The Michigan Senate recently passed a bill to create an authority for Detroit and surrounding counties to operate its own transit system.
However, the bill faces significant hurdles in the Michigan House of Representatives.
Michigan Radio’s Jack Lessenberry and Daniel Howes of the Detroit News addressed the various obstacles the bill must overcome.
The bill is decades in the making and has wide support throughout Michigan, but Howes says the reason it has not yet passed is due to a history of control issues.
“The real questions are ones of control and money. We’re the largest metro area in the country that doesn’t have a regional transit system. We continue to fight about the same things,” said Howes.

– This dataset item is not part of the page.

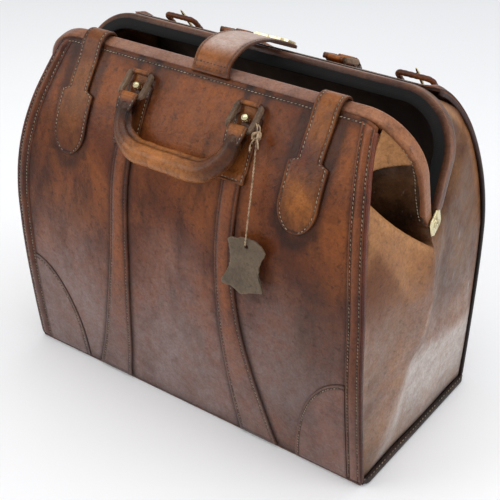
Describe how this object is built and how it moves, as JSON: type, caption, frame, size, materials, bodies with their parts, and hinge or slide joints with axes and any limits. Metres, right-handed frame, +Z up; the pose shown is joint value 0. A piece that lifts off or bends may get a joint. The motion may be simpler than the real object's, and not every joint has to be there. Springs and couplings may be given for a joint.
{
  "type": "gladstone bag",
  "caption": "Soft leather travel bag with a hinged framed mouth standing open, rolled handles on rings, closing straps, a middle tab and a hanging tag.",
  "frame": {"origin": "on the ground under the middle of the flat base", "axes": "+Z up, front wall towards -Y, +X to the right seen from the front"},
  "size_m": [0.449, 0.2636, 0.3847],
  "materials": {
    "panel_hide": "worn, waxed, dark patina",
    "gusset_hide": "soft, creased, orange-brown",
    "trim_hide": "stitched, polished edges",
    "jaw_hide": "rubbed along the rim",
    "strap_hide": "satin, lighter than the panels",
    "grip_hide": "polished by hands",
    "edge_black": "dark dyed edge",
    "tag_hide": "stiff, dark, raw edge",
    "lining_cloth": "black, matt",
    "pulp_board": "pressed fibre board",
    "brass": "old, dull, pale",
    "steel": "blackened strip",
    "rope": "twisted fibre"
  },
  "bodies": {
    "bag_body": {"base_board": "pulp_board", "bottom_leather": "panel_hide", "base_welt": "edge_black", "front_panel": "panel_hide", "rear_panel": "panel_hide", "gusset_left": "gusset_hide", "gusset_right": "gusset_hide", "front_edge_beads": "trim_hide", "rear_edge_beads": "trim_hide", "front_strip_left": "trim_hide", "front_strip_right": "trim_hide", "rear_strip_left": "trim_hide", "rear_strip_right": "trim_hide", "front_corner_patches": "trim_hide", "rear_corner_patches": "trim_hide", "lining_tub": "lining_cloth", "front_lining": "lining_cloth", "rear_lining": "lining_cloth", "hinge_pins": "brass", "hinge_plates": "brass"},
    "front_jaw": {"front_frame": "steel", "front_jaw_cover": "jaw_hide", "strap_left": "strap_hide", "strap_right": "strap_hide", "front_chape_left": "trim_hide", "front_chape_right": "trim_hide", "front_studs": "brass"},
    "rear_jaw": {"rear_frame": "steel", "rear_jaw_cover": "jaw_hide", "rear_chape_left": "trim_hide", "rear_chape_right": "trim_hide", "rear_studs": "brass", "buckle_chape_left": "trim_hide", "buckle_chape_right": "trim_hide", "lock_case": "brass"},
    "tail_left": {"strap_tail_left": "strap_hide"},
    "tail_right": {"strap_tail_right": "strap_hide"},
    "tab": {"center_tab": "strap_hide", "tab_plate": "brass"},
    "front_rings": {"front_ring_left": "brass", "front_ring_right": "brass"},
    "front_handle": {"front_grip": "grip_hide", "front_grip_core": "rope"},
    "rear_rings": {"rear_ring_left": "brass", "rear_ring_right": "brass"},
    "rear_handle": {"rear_grip": "grip_hide", "rear_grip_core": "rope"},
    "left_buckle": {"buckle_left": "trim_hide"},
    "right_buckle": {"buckle_right": "trim_hide"},
    "left_prong": {"prong_left": "brass"},
    "right_prong": {"prong_right": "brass"},
    "slide": {"lock_slide": "brass"},
    "swing_tag": {"tag": "tag_hide", "tag_string": "rope", "tag_knot": "rope"}
  },
  "joints": [
    {"name": "front_jaw_swing", "type": "hinge", "parent": "bag_body", "child": "front_jaw", "pos_m": [0, -0.018, 0.255], "axis": [1, 0, 0], "range_deg": [-13, 12], "deforming": ["front_panel", "front_edge_beads", "front_strip_left", "front_strip_right", "front_lining", "gusset_left", "gusset_right"]},
    {"name": "rear_jaw_swing", "type": "hinge", "parent": "bag_body", "child": "rear_jaw", "pos_m": [0, -0.018, 0.255], "axis": [-1, 0, 0], "range_deg": [-18, 12], "deforming": ["rear_panel", "rear_edge_beads", "rear_strip_left", "rear_strip_right", "rear_lining"]},
    {"name": "tab_lift", "type": "hinge", "parent": "front_jaw", "child": "tab", "pos_m": [0, -0.06091, 0.363], "axis": [1, 0, 0], "range_deg": [0, 70]},
    {"name": "left_tail_swing", "type": "hinge", "parent": "front_jaw", "child": "tail_left", "pos_m": [0, -0.04113, 0.34962], "axis": [1, 0, 0], "range_deg": [-8, 20]},
    {"name": "right_tail_swing", "type": "hinge", "parent": "front_jaw", "child": "tail_right", "pos_m": [0, -0.04113, 0.34962], "axis": [1, 0, 0], "range_deg": [-8, 20]},
    {"name": "front_ring_swing", "type": "hinge", "parent": "front_jaw", "child": "front_rings", "pos_m": [0, -0.07631, 0.34902], "axis": [-1, 0, 0], "range_deg": [0, 120]},
    {"name": "front_handle_swing", "type": "hinge", "parent": "front_rings", "child": "front_handle", "pos_m": [0, -0.09563, 0.33162], "axis": [-1, 0, 0], "range_deg": [0, 20]},
    {"name": "rear_ring_swing", "type": "hinge", "parent": "rear_jaw", "child": "rear_rings", "pos_m": [0, 0.06169, 0.35037], "axis": [1, 0, 0], "range_deg": [0, 100]},
    {"name": "rear_handle_swing", "type": "hinge", "parent": "rear_rings", "child": "rear_handle", "pos_m": [0, 0.0858, 0.34063], "axis": [1, 0, 0], "range_deg": [0, 30]},
    {"name": "left_buckle_fold", "type": "hinge", "parent": "rear_jaw", "child": "left_buckle", "pos_m": [0, 0.08636, 0.32965], "axis": [-1, 0, 0], "range_deg": [0, 90]},
    {"name": "right_buckle_fold", "type": "hinge", "parent": "rear_jaw", "child": "right_buckle", "pos_m": [0, 0.08636, 0.32965], "axis": [-1, 0, 0], "range_deg": [0, 90]},
    {"name": "left_prong_lift", "type": "hinge", "parent": "left_buckle", "child": "left_prong", "pos_m": [0, 0.08636, 0.32965], "axis": [-1, 0, 0], "range_deg": [0, 60]},
    {"name": "right_prong_lift", "type": "hinge", "parent": "right_buckle", "child": "right_prong", "pos_m": [0, 0.08636, 0.32965], "axis": [-1, 0, 0], "range_deg": [0, 60]},
    {"name": "lock_slide_move", "type": "slide", "parent": "rear_jaw", "child": "slide", "axis": [0, -0.2876, 0.9578], "range_m": [0, 0.005]},
    {"name": "tag_swing", "type": "hinge", "parent": "front_rings", "child": "swing_tag", "pos_m": [0.0823, -0.09192, 0.33496], "axis": [-1, 0, 0], "range_deg": [-110, 2]}
  ],
  "couplings": [
    {"joint": "tag_swing", "follows": "front_ring_swing", "ratio": -0.9}
  ]
}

Lessenberry explained that this system would not replace those in existence today; instead, it would function alongside them.
“This would be an overlay. It would be a new system of rapid buses on top of the existing system. It’s a multi-stage process even once it gets through the House,” said Lessenberry.
But some voters are skeptical of additional expenditures of money, says Howes.
Lessenberry pointed out that residents in Macomb County are wary of paying for a system that won't necessarily directly benefit them. And in Detroit, he says, it's a bit of a different story.
“It’s going to take some selling. There are some Detroiters who don’t want anything, even if it benefits them, if they don’t control it,” said Lessenberry.
If the bill is not passed in this lame duck session of the legislature, lawmakers would have to start over again.